Graphs plot the probability that a potential author on a scientific document (article or patent) is a woman against the probability that an actual author is a woman. A potential author is defined as an employee in a laboratory between 2013 and 2016 from which an article or patent was published between 2014 and 2016. There are 17,929,271 potential article authorships and 3,203,831 potential patent inventorships in our sample. The markers in each panel are sized by the total number of actual authorships in the category. The diagonal represents parity in the gender composition of potential and actual authorships. Individual data on potential and actual authorships are shown in Supplementary Fig.  5. Left, disparity across job titles. Right, disparity across research fields. Observations are weighted by the inverse of the number of teams per employee times the inverse of the number of potential articles or patents per employee.

Fig. 2. Women are still less likely to be named even when controls are included.

Graphs show the probability that an individual in a team is an author on a given article (left) or patent (right) published by that team. Left, the likelihood of attribution on an article is estimated from 17,929,271 potential authorship observations. Right, the likelihood of attribution on a patent is estimated from 3,203,831 inventorship observations. The data associated with each bar are generated by predicting the dependent variable from ordinary least squares regressions of the likelihood of being named on gender and the indicated controls (reported in Extended Data Table 4). For the purpose of plotting probabilities and gender differences holding all else fixed (Δ), we hold all of the controls at their respective means. Because men have higher values than women on average on the controlled factors that increase the probability of attribution, the predicted probabilities for men decline and those for women increase as more controls are included. Controls, from left to right: (1) none; (2) whether a potential author is the PI of the team, the number of days worked on the team and publication date (calendar year × month); (3) job title of the potential author/inventor; (4) research field of the team; (5) individual indicator variables for each team (these team indicators subsume the fields indicator). The observations are weighted by the inverse of the number of teams per employee times the inverse of the number of potential articles or patents per employee.  Individual data on the probability of women or men being named on articles or patents are visualized in Supplementary Fig.  6. Error bars are centred on the mean and extend to the 95% confidence interval based on 1.96 × s.e. Standard errors are clustered by team and employee.

Fig. 3. Women are much less likely to be named on high-impact articles.

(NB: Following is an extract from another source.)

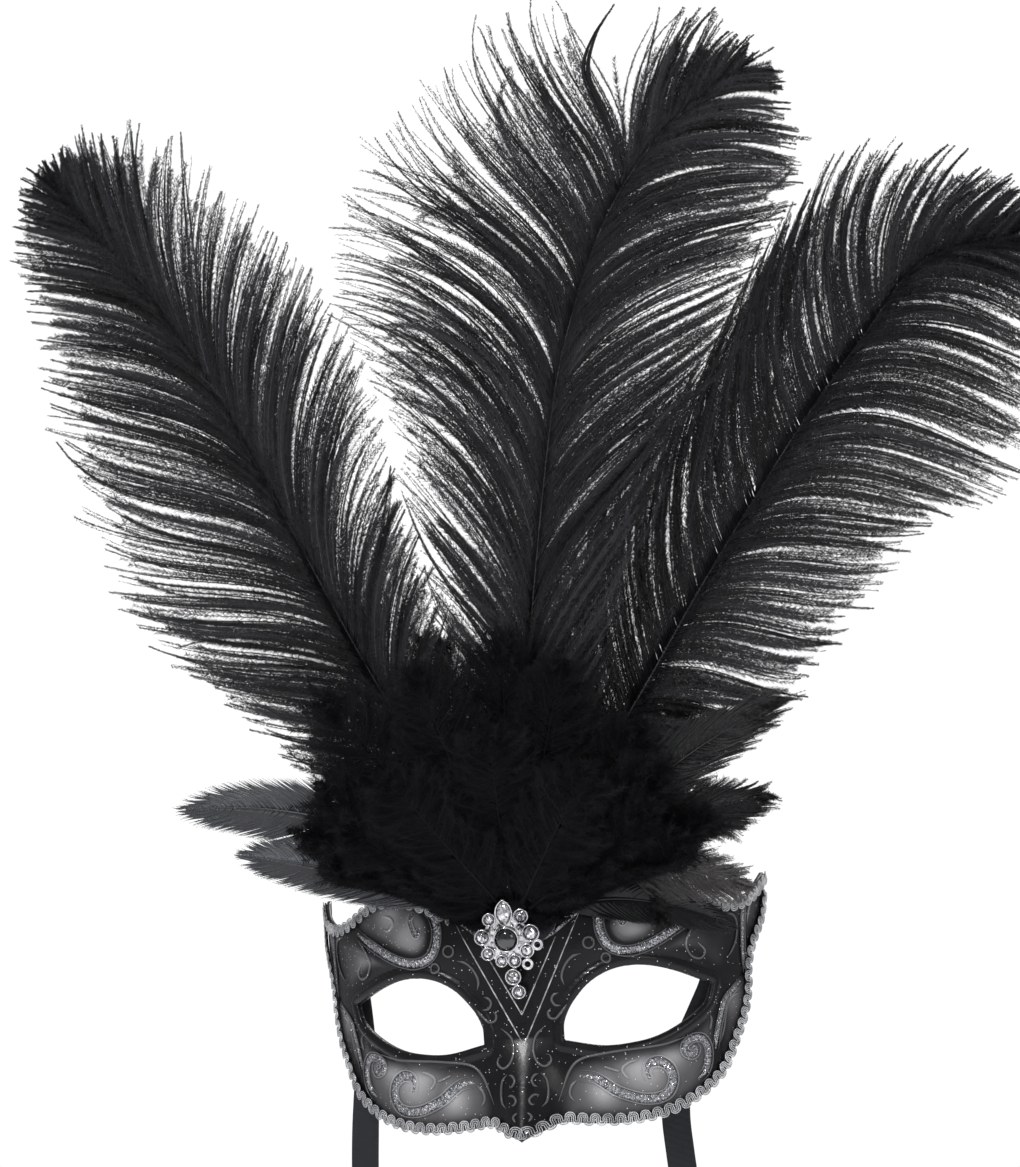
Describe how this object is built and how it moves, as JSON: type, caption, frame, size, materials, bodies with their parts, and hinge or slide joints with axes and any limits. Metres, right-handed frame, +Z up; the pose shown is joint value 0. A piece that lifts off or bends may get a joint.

The probability that an individual in a team is an author on an article (left) or inventor on a patent (right) in relation to the number of citations that the document receives. Estimates were obtained from an ordinary least squares regression of the probability of being named with an indicator for gender against the log of total forward citations plus one (Extended Data Table 7). Left, the regression is estimated based on 17,929,271 potential article authorships. Right, the regression is estimated based on 3,203,831 potential patent inventorships. The observations are weighted by the inverse of the number of teams per employee times the inverse of the number of potential articles or patents per employee. Estimates include controls for publication date (calendar year × month), PI status, number of days worked on the team, job title and research team fixed effects. Each data point represents the estimated difference in the probability of a woman being named an author (left) or inventor (right) at each citation level. Error bars extend from the point estimate of the estimated marginal effect by ±1.96 × the standard error and show the 95% confidence interval of the marginal effect. Standard errors are clustered by team and employee.

Fig. 4. Women are more likely to report that their contributions were underestimated or that there was discrimination.

A survey was sent to 28,000 scientists who had published in an academic journal listed in the Web of Science and who listed themselves with a public profile on the ORCID database. The bar chart shows the percentage of 871 men and women who provided answers to the survey question (Q2b): ‘What is the most likely reason that you were not listed as an author on that paper?’. Respondents were able to select more than one option, thus the total number of responses is higher than the number of respondents. The probability is computed as the arithmetic mean of the binary responses. Individual data on the reason an individual is not named are visualized in Supplementary Fig. 7. Error bars are centred on that mean and extend to the 95% confidence interval based on 1.96 × s.e.m. The difference in the probability of selecting ‘Contribution did not justify authorship’ between men and women is 0.1294 (P = 0.0000; two-sided t-test; test value = 4.1060). The difference in the probability of selecting ‘Others underestimated my contributions’ between men and women is −0.0984 (P = 0.0036; two-sided t-test; test value = −2.9218). The difference in the probability of selecting ‘Discrimination/stereotyping/bias’ between men and women is −0.0780 (P = 0.0003; two-sided t-test; test value = −3.6623). Additional t-tests of the differences in the probability of indicating a reason across men and women can be found in the text.

Fig. 5. Women report making more contributions than men on authored papers.

We sent a survey to 28,000 scientists who had published in academic journals listed in the Web of Science and who had a public profile in the ORCID database. Of these, 2,297 responded and completed the question (Q1a): ‘How did you contribute to the paper? Check all that apply.’ The graph shows the percentage of these respondents who selected each category. Probability was computed as the arithmetic mean of binary indicators representing whether the respondent selected each category. Each respondent was asked about a paper associated with them on Web of Science. Respondents were able to select more than one option, thus the total number of responses is therefore higher than the number of respondents. Individual data on the contribution by gender are visualized in Supplementary Fig.  8. Error bars are centred on the mean and extend to the 95% confidence interval based on 1.96 × s.e.m.